Over the years, radios have shrunk from refrigerator-sized contraptions to jogging devices no larger than the headphones they’re built into.

This year, researchers at the University of California, Berkeley have shrunk the whole apparatus to a single carbon nanotube measuring less than one micron long, creating the world’s smallest self-contained radio receiver.

The tube, which is 10,000 times narrower than a human hair, functions as the antenna, amplifier, demodulator and tuner – all the essential components of a radio, minus the speaker.

Though the audio quality is atrocious compared even to AM radio, the sound is actually not too bad.

Interestingly, the radio signal is not received electronically, but is actually the result of mechanical vibrations caused by the antenna’s resonance with the audio signal

Aptly enough, in addition to playing "Layla" by Eric Clapton, the UC Berkeley team demonstrated the radio by playing such classics as the theme from Star Wars and ‘Good Vibrations’ by the Beach Boys.

Zap

A father-son team recently created a laser that can kill viruses without harming human tissue.

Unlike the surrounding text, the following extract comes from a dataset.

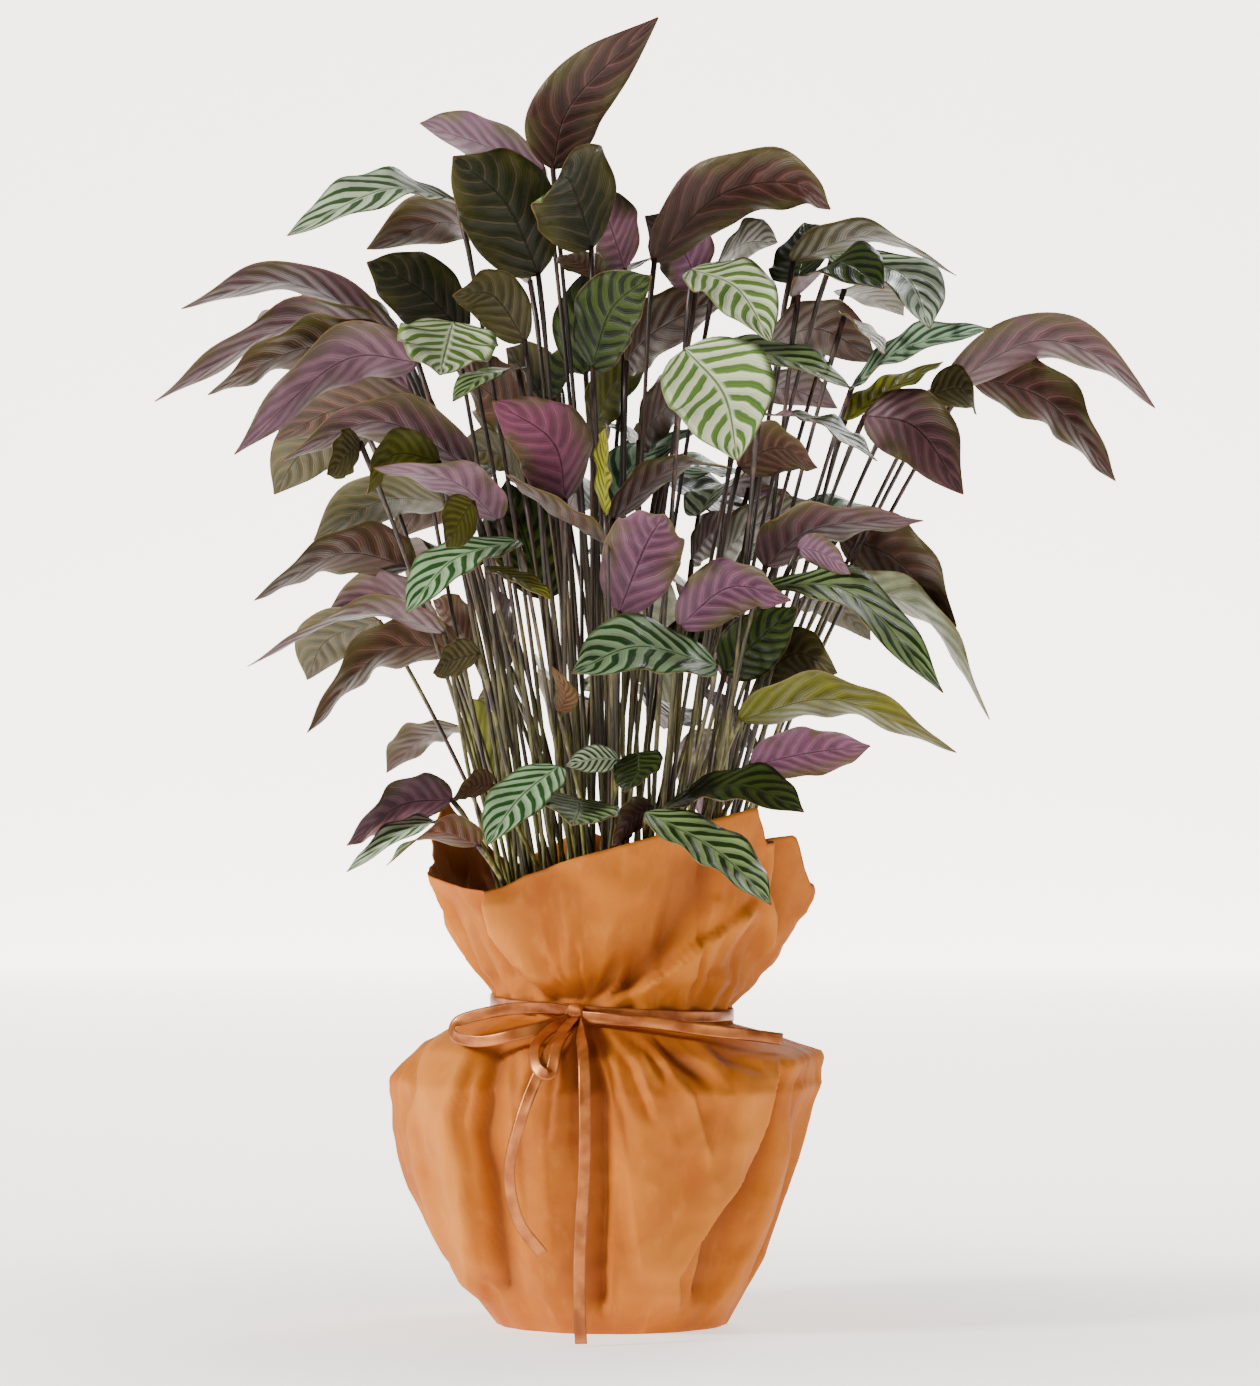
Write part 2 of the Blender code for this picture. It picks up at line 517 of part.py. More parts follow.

Kong-Thon Tsen and his son Shaw-Wei Tsen built the device, which operates on the principle of forced resonance by vibrating the protein coat of viruses with pulses of light lasting only a single femtosecond – one millionth of a nanosecond.

When the laser’s pulses match the virus’ resonant frequency, the protein coat around the virus breaks down, rendering it helpless against the body’s immune system.

The first test was on tobacco mosaic virus, with tests involving HIV and hepatitis to follow.

The laser can disable viruses with a power level 40 times lower than would be needed to harm human cells or tissues by the same method.

The laser can even be tuned to any virus, known or unknown, making it useful for many different uses.

There is no word on when this will be available commercially, but I’m guessing a certain doctor will want them mounted on sharks’ heads in short order.